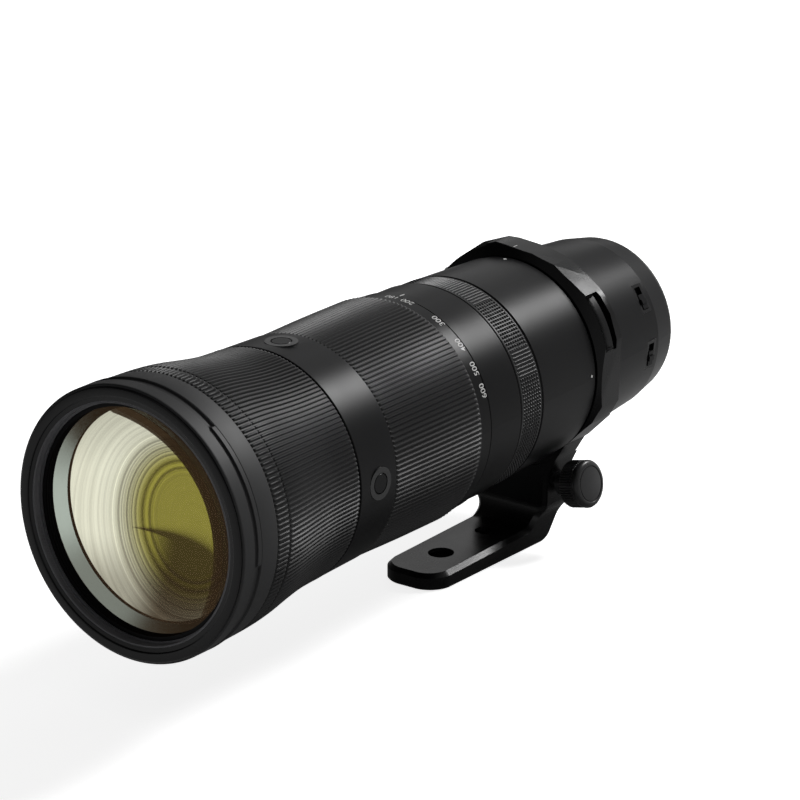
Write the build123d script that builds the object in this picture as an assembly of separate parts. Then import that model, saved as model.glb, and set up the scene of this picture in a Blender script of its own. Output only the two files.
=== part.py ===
from build123d import *
import os
from math import cos, pi, radians, sin, sqrt, tan

# Millimetres. The optical axis lies along Y. The origin is the centre of the mount's flange face.
# A station is a distance from that face towards the front of the lens, so y = -station.

# clearances
ring_gap = 0.3            # end gap between a turning ring and its fixed neighbour
turn_clearance = 0.25     # radial clearance of a ring on the tube that it turns on
seat_clearance = 0.05     # radial clearance between two fixed pieces, one seated in the other
slide_clearance = 0.3     # clearance round a sliding cell, cap or pin
overrun = 1.0             # how far a cutting solid runs past the face that it cuts

# lengths along the axis, from the flange face to the front
flange_thickness = 2.2
end_barrel_length = 52.2
collar_length = 14.2
collar_groove = 0.8
rear_barrel_length = 39.8
control_ring_length = 15.3
mid_barrel_length = 22.0
scale_band_length = 7.3
zoom_grip_length = 56.1
button_band_length = 23.3
focus_grip_length = 58.3
name_ring_length = 10.2
hood_ring_length = 10.8
front_lip_length = 0.9

# the three sizes that set the rest: filter thread, inner barrel and mount throat
filter_thread_r = 47.5
main_barrel_r = 42.6
throat_r = 23.8

# walls and edge breaks in common
shell_wall = 2.4
edge_break = 0.6
fine_break = 0.3

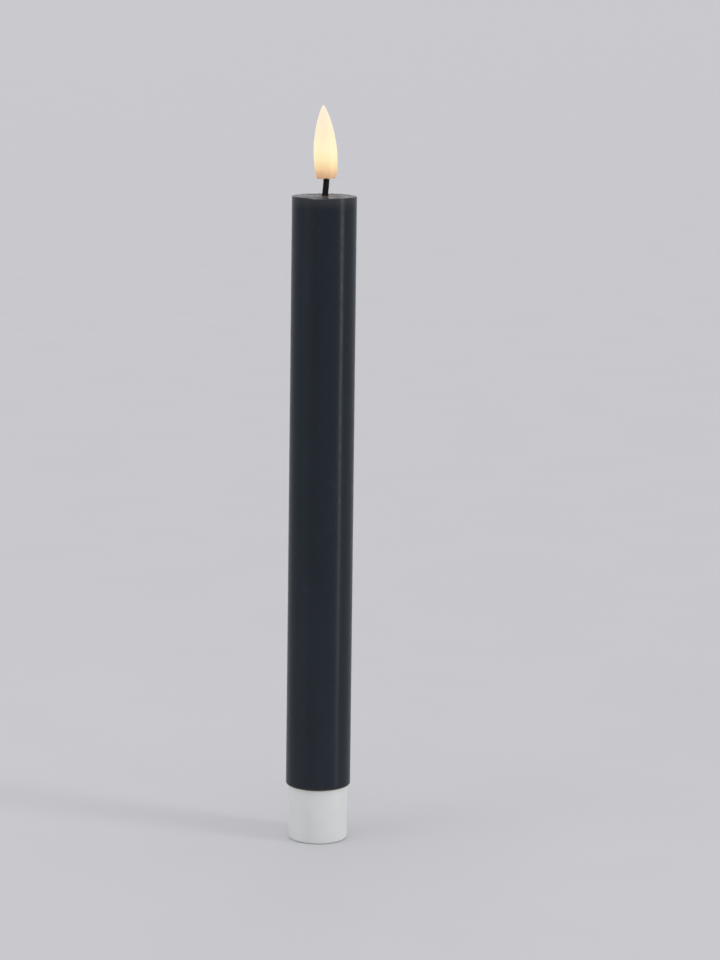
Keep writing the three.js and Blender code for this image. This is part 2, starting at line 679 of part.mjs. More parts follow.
// From its pad on the control board each lamp wire bends in under the plug, then runs up
// beside the other one inside the wick.
function lampWire(side) {
  const boardY = BOARD_FACE - LAMP_WIRE_RADIUS - 0.1;
  const aside = side * LAMP_WIRE_OFFSET;
  const route = [
    [side * LAMP_PAD_X, boardY, CONTROL_BOARD.top - 2.4],
    [side * LAMP_PAD_X, boardY, CONTROL_BOARD.top],
    [side, (boardY + aside) / 2, CONTROL_BOARD.top + 2],
  ];
  const upper = new WickLine(WICK.bottom - 0.6, FLAME_BASE + LAMP.bottom - 0.15, aside);
  upper.getPoints(8).forEach((p) => route.push(p.toArray()));
  return wire(route, LAMP_WIRE_RADIUS, 26);
}
add("lamp_wire_positive", lampWire(-1), RED_WIRE);
add("lamp_wire_negative", lampWire(1), BLACK_WIRE);

// ---------- flame ----------

const flameGroup = new THREE.Group();
const wickEnd = lean(FLAME_BASE);
flameGroup.position.set(wickEnd.x, wickEnd.y, FLAME_BASE);
flameGroup.rotation.y = -THREE.MathUtils.degToRad(FLAME_LEAN_DEG);
root.add(flameGroup);

function flame() {
  const path = new THREE.Path();
  path.moveTo(0, 0);
  path.lineTo(FLAME_BASE_RADIUS, 0);
  path.bezierCurveTo(3.6, 0.2, FLAME_RADIUS, 3.4, FLAME_RADIUS, FLAME_BELLY);
  path.bezierCurveTo(FLAME_RADIUS, 13, 2.2, 20.5, FLAME_TIP.radius, FLAME_HEIGHT - FLAME_TIP.length);
  path.lineTo(0, FLAME_HEIGHT);
  const { width, depth } = WICK_SOCKET_CLEARANCE;
  const socket = ovalBar(WICK.width + width, WICK.depth + depth, -1, LAMP.bottom - 0.2);
  const boreRadius = LAMP.flangeRadius + LAMP_CLEARANCE;
  const boreTop = LAMP.bottom + LAMP.height + 0.4;
  const bore = disc(0, boreRadius, LAMP.bottom - 0.3, boreTop, COARSE);
  return cut(turned(pathPoints(path, 6), COARSE), socket, bore);
}
add("flame", flame(), FLAME_PLASTIC, flameGroup);

// A 3 mm lamp with a flange and a domed lens.
function lamp() {
  const path = new THREE.Path();
  const top = LAMP.bottom + LAMP.height;
  path.moveTo(0, LAMP.bottom);
  path.lineTo(LAMP.flangeRadius, LAMP.bottom);
  path.lineTo(LAMP.flangeRadius, LAMP.bottom + LAMP.flangeHeight);
  path.lineTo(LAMP.radius, LAMP.bottom + LAMP.flangeHeight);
  path.absarc(0, top - LAMP.radius, LAMP.radius, 0, Math.PI / 2);
  return turned(pathPoints(path, 2), COARSE);
}
add("lamp", lamp(), CLEAR_LENS, flameGroup);

export default root;
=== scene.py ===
"""Looks of a flameless LED dinner candle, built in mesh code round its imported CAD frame.

Shapes are worked out in millimetres and stored in metres. The front faces -Y. Every piece
takes the place of the CAD node of the same name, so it moves with that node's body.
"""

import json
import math

import bmesh
import bpy
from mathutils import Matrix, Vector, noise

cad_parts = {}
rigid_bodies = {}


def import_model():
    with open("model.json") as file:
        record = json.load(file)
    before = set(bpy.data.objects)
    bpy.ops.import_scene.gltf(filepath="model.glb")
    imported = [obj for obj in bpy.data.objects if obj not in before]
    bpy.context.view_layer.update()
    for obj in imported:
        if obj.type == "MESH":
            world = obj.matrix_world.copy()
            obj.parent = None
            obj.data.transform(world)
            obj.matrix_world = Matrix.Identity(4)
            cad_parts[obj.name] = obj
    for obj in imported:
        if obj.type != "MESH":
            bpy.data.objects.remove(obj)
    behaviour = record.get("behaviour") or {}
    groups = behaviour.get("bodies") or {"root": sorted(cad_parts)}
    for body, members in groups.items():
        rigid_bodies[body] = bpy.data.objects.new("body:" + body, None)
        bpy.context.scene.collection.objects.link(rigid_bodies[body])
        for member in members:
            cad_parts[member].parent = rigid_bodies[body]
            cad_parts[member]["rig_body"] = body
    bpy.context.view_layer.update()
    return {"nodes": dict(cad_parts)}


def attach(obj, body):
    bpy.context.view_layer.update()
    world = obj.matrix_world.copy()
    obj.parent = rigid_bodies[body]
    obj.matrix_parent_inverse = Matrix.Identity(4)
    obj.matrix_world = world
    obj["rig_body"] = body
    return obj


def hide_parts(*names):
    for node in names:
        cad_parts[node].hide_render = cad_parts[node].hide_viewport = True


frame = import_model()
MM = 0.001
TURN = 2 * math.pi

# ---------- sizes, in millimetres, as in the CAD or just inside it ----------

WAX_BOTTOM, WAX_TOP = 19.0, 219.42
WAX_BOTTOM_RADIUS, WAX_TOP_RADIUS = 10.97, 10.76
WAX_RIM_FILLET, WAX_FOOT_FILLET = 0.42, 0.4
WAX_BORE_RADIUS, WAX_CEILING = 8.1, 214.6
POCKET_RADIUS, POCKET_TOP = 10.3, 20.6
NECK_RADIUS, NECK_BOTTOM = 7.4, 9.8
TUBE_RADIUS, TUBE_TOP = 7.8, 213.2
FLANGE_RADIUS, FLANGE_BOTTOM, FLANGE_TOP = 9.9, 19.2, 20.4
BAY_RADIUS, LEDGE_RADIUS, UPPER_BORE_RADIUS = 6.2, 5.7, 6.6
LEDGE_BOTTOM, LEDGE_TOP = 104.3, 105.8
RIB_SPANS = ((FLANGE_TOP + 1, 34), (198, TUBE_TOP - 1))
THREAD_PITCH, THREAD_WIDTH, THREAD_HEIGHT = 3.0, 1.44, 0.68
NECK_THREAD_START, NECK_THREAD_TURNS = 11.3, 1.6
CAP_THREAD_START, CAP_THREAD_TURNS = 12.8, 1.1
CAP_TOP, CAP_TOP_RADIUS, CAP_FOOT_RADIUS = 18.85, 10.22, 9.98
CAP_BORE_RADIUS, CAP_FLOOR = 8.4, 2.2
RECESS_RADIUS, RECESS_DEPTH = 6.2, 0.7
BOARD_BOTTOM, BOARD_TOP, BOARD_RADIUS = 6.3, 7.3, 7.7
RING_BOTTOM, RING_TOP, RING_INNER, RING_OUTER, RING_SHEET = 7.4, 9.1, 6.4, 7.5, 0.3
SPRING_BOTTOM, SPRING_TOP, SPRING_TURNS = 7.7, 11.4, 4
SPRING_WIDE, SPRING_NARROW, SPRING_WIRE = 2.9, 2.1, 0.29
SCREW_Y, SCREW_SEAT, SCREW_END = 4.8, 7.4, 3.1
SCREW_RADIUS, SCREW_HEAD_RADIUS = 0.5, 1.2
SWITCH_BOTTOM, SWITCH_TOP = 2.5, 5.9
SWITCH_PIN_XS, SWITCH_PIN_TOP = (-2.5, 0, 2.5), 6.24
KNOB_X, KNOB_TRAVEL, KNOB_HALF = 1.0, 2.0, 1.2
CELL_BOTTOM, CELL_STEP, CELL_RADIUS = 11.8, 44.55, 5.25
CELL_SHOULDER, CELL_BUTTON_TOP = 43.58, 44.5
STOP_BOTTOM, STOP_TOP, STOP_RADIUS = 102.2, 104.2, 6.05
CONTACT_BOTTOM, CONTACT_TOP, CONTACT_SHEET = 100.95, 102.1, 0.3
POSITIVE_HOLE_X, NEGATIVE_NOTCH_Y = -2.4, 4.9
STRIP_INNER, STRIP_SHEET, STRIP_BOTTOM, STRIP_TOP = 5.62, 0.3, 9.25, 101.3
STRIP_FOOT_END, STRIP_TAB_END = 7.2, 4.3
BOARD_FACE, BOARD_BACK = -0.5, 0.5
CONTROL_BOTTOM, CONTROL_TOP, CONTROL_HALF = 166.0, 204.0, 4.5
SUPPLY_PAD_X, SUPPLY_PAD_Z = 1.6, 168.2
LAMP_PAD_X, LAMP_PAD_Z = 1.4, 202.2
SMALL_JOINTS = [(x, z) for x in (-3.6, 3.6) for z in (171.5, 175.5, 187.2)]
VIAS = ((-3.4, 179), (-3.4, 183), (3.4, 183), (0, 171), (3.3, 200.8), (-3.3, 200.8))
CHIP_BOTTOM, CHIP_TOP, CHIP_LEG_PITCH = 181, 185.9, 1.17
CRYSTAL_X, CRYSTAL_Y, CRYSTAL_BOTTOM, CRYSTAL_TOP = 2.2, -1.55, 174.6, 179.48
CAPACITOR_Y, CAPACITOR_BOTTOM, CAPACITOR_TOP = 2.55, 176.02, 181.95
RESISTOR_XS, RESISTOR_MIDDLE = (-3, -1, 1), 188.8
RECEIVER_BOTTOM, RECEIVER_TOP, RECEIVER_EYE = 194.3, 199.5, 197
PLUG_BOTTOM, PLUG_TOP, PLUG_RADIUS, PLUG_FLANGE_RADIUS = 209.0, 214.3, 6.4, 7.7
PRONG_BOTTOM = 190
WICK_BOTTOM, WICK_TOP = 208.6, 226.4
WICK_HALF_X, WICK_HALF_Y = 0.97, 1.31
WICK_BORE_X, WICK_BORE_Y = 0.62, 0.97
WICK_HOLE_X, WICK_HOLE_Y = 1.0, 1.35
WICK_LEAN_START, WICK_LEAN_RUN = 216.0, 9.5
WICK_LEAN_X, WICK_LEAN_Y = 0.6, 0.3
FLAME_BASE, FLAME_HEIGHT, FLAME_RADIUS = 224.9, 24.05, 3.9
FLAME_BELLY, FLAME_LIP_RADIUS = 7.6, 3.34
FLAME_LEAN = math.radians(3)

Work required
Look through the entries above and quote exactly the lines from the line with "a domed lens." to the line with "for member in", counting both of those lines.

Task response
// A 3 mm lamp with a flange and a domed lens.
function lamp() {
  const path = new THREE.Path();
  const top = LAMP.bottom + LAMP.height;
  path.moveTo(0, LAMP.bottom);
  path.lineTo(LAMP.flangeRadius, LAMP.bottom);
  path.lineTo(LAMP.flangeRadius, LAMP.bottom + LAMP.flangeHeight);
  path.lineTo(LAMP.radius, LAMP.bottom + LAMP.flangeHeight);
  path.absarc(0, top - LAMP.radius, LAMP.radius, 0, Math.PI / 2);
  return turned(pathPoints(path, 2), COARSE);
}
add("lamp", lamp(), CLEAR_LENS, flameGroup);

export default root;
=== scene.py ===
"""Looks of a flameless LED dinner candle, built in mesh code round its imported CAD frame.

Shapes are worked out in millimetres and stored in metres. The front faces -Y. Every piece
takes the place of the CAD node of the same name, so it moves with that node's body.
"""

import json
import math

import bmesh
import bpy
from mathutils import Matrix, Vector, noise

cad_parts = {}
rigid_bodies = {}


def import_model():
    with open("model.json") as file:
        record = json.load(file)
    before = set(bpy.data.objects)
    bpy.ops.import_scene.gltf(filepath="model.glb")
    imported = [obj for obj in bpy.data.objects if obj not in before]
    bpy.context.view_layer.update()
    for obj in imported:
        if obj.type == "MESH":
            world = obj.matrix_world.copy()
            obj.parent = None
            obj.data.transform(world)
            obj.matrix_world = Matrix.Identity(4)
            cad_parts[obj.name] = obj
    for obj in imported:
        if obj.type != "MESH":
            bpy.data.objects.remove(obj)
    behaviour = record.get("behaviour") or {}
    groups = behaviour.get("bodies") or {"root": sorted(cad_parts)}
    for body, members in groups.items():
        rigid_bodies[body] = bpy.data.objects.new("body:" + body, None)
        bpy.context.scene.collection.objects.link(rigid_bodies[body])
        for member in members:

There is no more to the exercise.